Teniendo a varias chicas entre mis seguidores que siempre hablan entusiasmadas de "Desayuno con diamantes" y de cómo, de una u otra manera se sienten identificadas con Audrey Hepburn, ayer decidí casi sobre la marcha saldar esa cuenta pendiente.
He de ser sincero y reconocer que, en cuanto Holly/Hepburn se bajó del taxi empecé a enamorarme de ella, no sé si del personaje, de la actriz o de ambas, y ese sentimiento fue creciendo a lo largo del film. Quizá la melodía de "Moon river", genialmente interpretada más tarde por la actriz, tenga parte de culpa.

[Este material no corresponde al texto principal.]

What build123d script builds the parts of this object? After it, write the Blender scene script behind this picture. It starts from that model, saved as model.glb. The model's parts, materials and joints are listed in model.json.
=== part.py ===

Holly es todo ternura e inocencia, incluso en los momentos más duros y dramáticos, un animal salvaje, como la definen en la película, que quiere vivir, experimentar sensaciones y ante todo huir. Una huida imposible, pues huir de uno mismo, como bien le dice Paul/George Peppard, cerca del final, es un camino inútil y agotador.
Es precisamente Peppard quien falla estrepitosamente en esta historia con más drama que comedia, aunque hay mucho humor absurdo y, también, algo de humor enternecedor cuando ambos pasan el día juntos celebrando el "éxito" del escritor. Y falla porque en muy contadas ocasiones a lo largo de la cinta termina de cuajar, de encajar en el personaje. Es como si Hepburn fuera una bombilla de cien vatios que no baja su intensidad en ningún momento y Peppard una de sesenta con picos ocasionales en los que sube su rendimiento para volver a caer otra vez.
La sublime e inolvidable música de la mano de Henry Mancini ayuda, como en todas las grandes películas, a hacerla aun más grande y a emocionar con el simple hecho de escucharla. El arte es inmortal al fin y al cabo y aquí Mancini creó una de las más hermosas obras, galardonada con dos Oscar, que no es imprescindible para darle el justo valor pero que es un signo más de su calidad.
Hablando de premios de la academia, supongo que hubo mucha competencia aquel año, pero no comprendo que Hepburn no fuera ganadora en la categoría de mejor actriz. Tendré que ver al resto de competidoras porque debieron estar inmensas también.
Una película elevada por la interpretación de Audrey a los anales de la historia del cine, pero lastrada por un George Peppard que, no sé si por falta de registro o por otras causas, no consigue estar a la altura de las circunstancias en casi ningún momento. Aun así, una obra sobresaliente y de obligado visionado.